I am one of ten people that really liked Terminator 3: Rise of the Machines, the much panned by critics 2003 sequel to the earlier Terminator and Terminator 2: Judgment Day. Sure it had Nick Stahl, who I don’t think has bathed since the 1990’s and an almost too feisty Claire Danes, but the movie held a simple truth to me: The rise of the machines is inevitable, what matters is human survival.

Robopocalypse was a book in the same vein, and possibly better executed than Rise of the Machines. The book starts out at the end of the Robot-Human war, where Cormac Wallace, a soldier and a central figure in the novel, is transcribing a series of events that the Robots had on a “black box” type of device of humans the Robots felt were crucial to winning the war. Each event starts out with a quote from one of that particular event’s central characters, and Wilson’s book starts out from isolated incidents that occur before the uprising, all the way through Zero Hour and obviously through the end of the war.
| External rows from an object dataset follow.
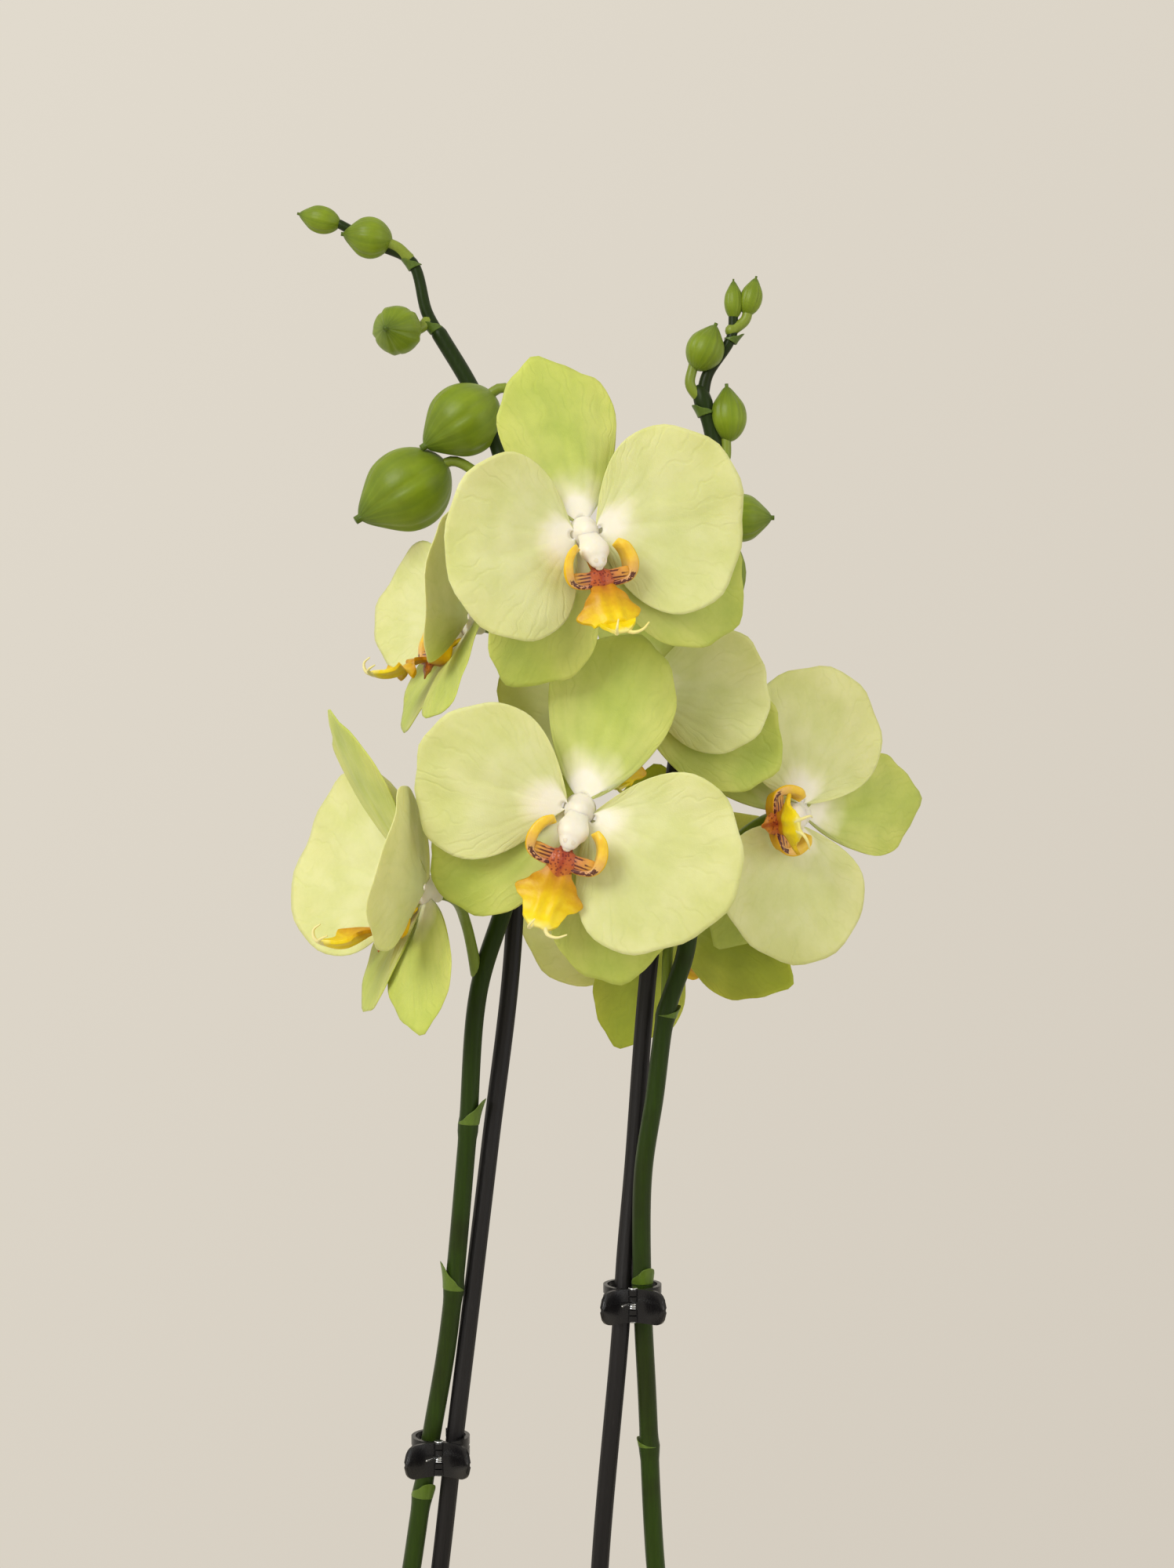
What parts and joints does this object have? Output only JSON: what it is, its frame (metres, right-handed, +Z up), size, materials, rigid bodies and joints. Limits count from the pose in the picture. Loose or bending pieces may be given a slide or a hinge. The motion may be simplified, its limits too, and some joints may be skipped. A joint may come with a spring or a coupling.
{
  "type": "potted orchid",
  "caption": "Moth orchid with pale yellow-green flowers and buds on tall arching spikes, tied to stakes with claw clips, in a plain round pot with strap leaves.",
  "frame": {"origin": "centre of the pot's flat underside", "axes": "+Z up along the pot's axis, +Y away from the side that most flowers face, +X to the right of that side"},
  "size_m": [0.1856, 0.2783, 0.6183],
  "materials": {
    "sepal": "satin plant tissue, yellow-green",
    "petal": "satin plant tissue, pale yellow-green",
    "lip": "waxy plant tissue, yellow with dark red marks",
    "column": "waxy plant tissue, white",
    "stem": "satin plant tissue, green",
    "leaf": "waxy plant tissue, dark green",
    "crown": "plant tissue, green",
    "stake": "dark coated rod, satin",
    "pot": "satin off-white",
    "bark": "rough bark chips",
    "clip": "glossy black",
    "spring_steel": "bright spring wire"
  },
  "bodies": {
    "plant": {"flower_left_1_sepals": "sepal", "flower_left_1_petal_left": "petal", "flower_left_1_petal_right": "petal", "flower_left_1_lip": "lip", "flower_left_1_column": "column", "flower_left_2_sepals": "sepal", "flower_left_2_petal_left": "petal", "flower_left_2_petal_right": "petal", "flower_left_2_lip": "lip", "flower_left_2_column": "column", "flower_left_3_sepals": "sepal", "flower_left_3_petal_left": "petal", "flower_left_3_petal_right": "petal", "flower_left_3_lip": "lip", "flower_left_3_column": "column", "flower_left_4_sepals": "sepal", "flower_left_4_petal_left": "petal", "flower_left_4_petal_right": "petal", "flower_left_4_lip": "lip", "flower_left_4_column": "column", "flower_right_1_sepals": "sepal", "flower_right_1_petal_left": "petal", "flower_right_1_petal_right": "petal", "flower_right_1_lip": "lip", "flower_right_1_column": "column", "flower_right_2_sepals": "sepal", "flower_right_2_petal_left": "petal", "flower_right_2_petal_right": "petal", "flower_right_2_lip": "lip", "flower_right_2_column": "column", "flower_right_3_sepals": "sepal", "flower_right_3_petal_left": "petal", "flower_right_3_petal_right": "petal", "flower_right_3_lip": "lip", "flower_right_3_column": "column", "spike_left": "stem", "spike_right": "stem", "stake_left": "stake", "stake_right": "stake", "pot": "pot", "growing_medium": "bark", "crown": "crown", "leaf_1": "leaf", "leaf_2": "leaf", "leaf_3": "leaf", "leaf_4": "leaf", "leaf_5": "leaf", "leaf_6": "leaf", "clip_left_fixed_jaw": "clip", "clip_left_spring": "spring_steel", "clip_right_fixed_jaw": "clip", "clip_right_spring": "spring_steel"},
    "clip_left_jaw": {"clip_left_swinging_jaw": "clip"},
    "clip_right_jaw": {"clip_right_swinging_jaw": "clip"}
  },
  "joints": [
    {"name": "clip_left_hinge", "type": "hinge", "parent": "plant", "child": "clip_left_jaw", "pos_m": [-0.0276, 0.0021, 0.256], "axis": [0, 0, -1], "range_deg": [0, 30], "stiffness_Nm_per_rad": 0.03, "springref_deg": -34.38},
    {"name": "clip_right_hinge", "type": "hinge", "parent": "plant", "child": "clip_right_jaw", "pos_m": [0.0282, 0.0024, 0.3], "axis": [0, 0, -1], "range_deg": [0, 30], "stiffness_Nm_per_rad": 0.03, "springref_deg": -34.38}
  ]
}
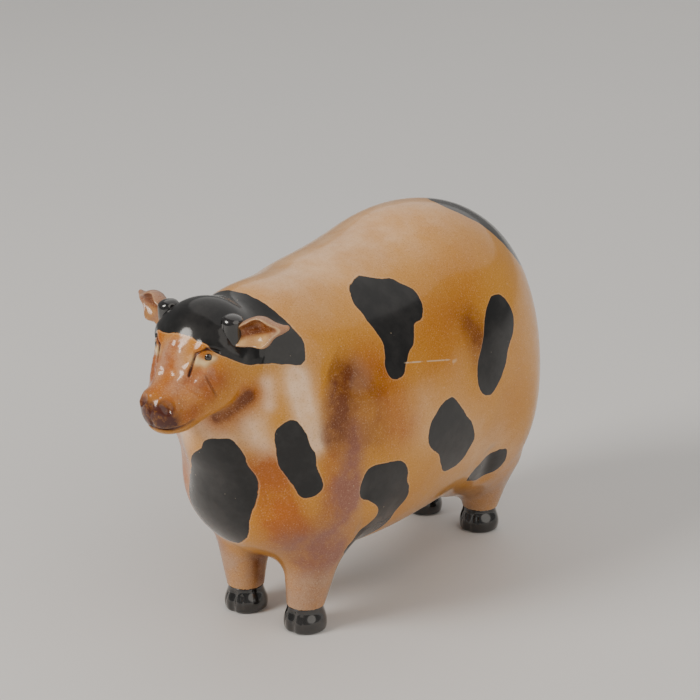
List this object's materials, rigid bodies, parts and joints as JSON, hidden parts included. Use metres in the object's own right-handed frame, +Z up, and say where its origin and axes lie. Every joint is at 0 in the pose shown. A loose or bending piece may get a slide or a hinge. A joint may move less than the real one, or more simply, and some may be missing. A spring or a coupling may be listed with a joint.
{
  "type": "coin bank",
  "caption": "Glazed clay coin bank shaped as a fat standing cow, with a slot in the rump for coins and a rubber stopper in the belly to take them out.",
  "frame": {"origin": "on the ground at the centre of the bounding box", "axes": "+Z up, the cow faces -Y, its own left side is +X"},
  "size_m": [0.092, 0.2118, 0.1429],
  "materials": {
    "coat": "clear gloss over amber brown with near-black patches",
    "tan": "clear gloss over tan brown",
    "black": "high gloss black",
    "eye": "high gloss, dark pupil with a cream rim",
    "rubber": "matt moulded rubber"
  },
  "bodies": {
    "cow": {"body_shell": "coat", "head_shell": "coat", "left_ear": "tan", "right_ear": "tan", "left_horn": "black", "right_horn": "black", "left_eye": "eye", "right_eye": "eye", "front_left_leg": "tan", "front_right_leg": "tan", "rear_left_leg": "tan", "rear_right_leg": "tan", "front_left_hoof": "black", "front_right_hoof": "black", "rear_left_hoof": "black", "rear_right_hoof": "black", "tail": "coat", "tail_tuft": "black"},
    "stopper": {"belly_stopper": "rubber"}
  },
  "joints": [
    {"name": "stopper_pull", "type": "slide", "parent": "cow", "child": "stopper", "axis": [0, 0, -1], "range_m": [0, 0.014]}
  ]
}
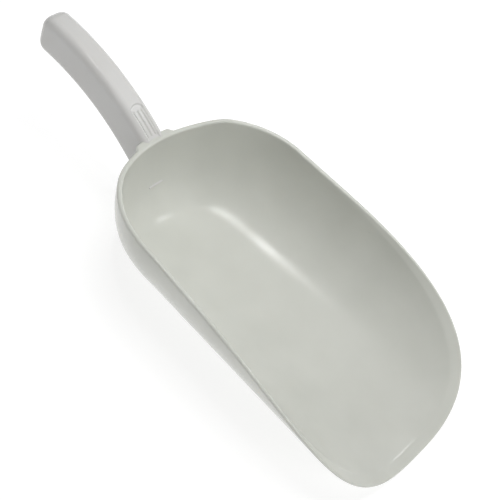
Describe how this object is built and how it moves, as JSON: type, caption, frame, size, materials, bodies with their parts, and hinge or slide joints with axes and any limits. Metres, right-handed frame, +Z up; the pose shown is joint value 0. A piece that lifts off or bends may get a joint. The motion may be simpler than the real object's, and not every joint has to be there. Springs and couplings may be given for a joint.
{
  "type": "ice scoop",
  "caption": "White moulded ice scoop: deep round-backed bowl with a sloping broad lip and a hollow curved handle with a ribbed thumb rest.",
  "frame": {"origin": "on the surface that the scoop lies on, under the centre of its overall length and width", "axes": "+X from the handle to the lip, along the scoop; +Y across its width; +Z up"},
  "size_m": [0.326, 0.1395, 0.0744],
  "materials": {
    "bowl": "gloss",
    "handle": "gloss",
    "handle_cover": "gloss",
    "handle_screws": "machined"
  },
  "bodies": {
    "root": {"bowl": "bowl", "handle": "handle", "handle_cover": "handle_cover", "handle_screws": "handle_screws"}
  },
  "joints": []
}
The problems start as always with an over enthusiastic scientist trying to make a sentient computer program named Archos. This is never a good idea, are you listening to me computer people, heck medical scientists too. Trying to create a sentient computer program, or an injection that increases a person’s strength and agility never turns out well. You end up with Skynet, Zombies and/or Vampires. Every single time.

I thought this book was fantastic, but I did have problems with it. First and foremost, the Robots are like The Borg, from Star Trek in this book. They want to create human-robot hybrids (which isn’t nearly as sexy as it sounds), which, I never get in any science fiction. If you view something as lesser and want to destroy it, why do you want to make it a part of yourself. Secondly, I have a hard time swallowing the idea that during a robot uprising, only about six people were really important to its downfall. There’s very little talk of people who were just hiding out and surviving. Everyone that survived was the best of the best of the best, which while I do fully believe in survival of the fittest, there’s also survival of the luckiest, and none of the characters in Robopocalypse, seemed all that lucky.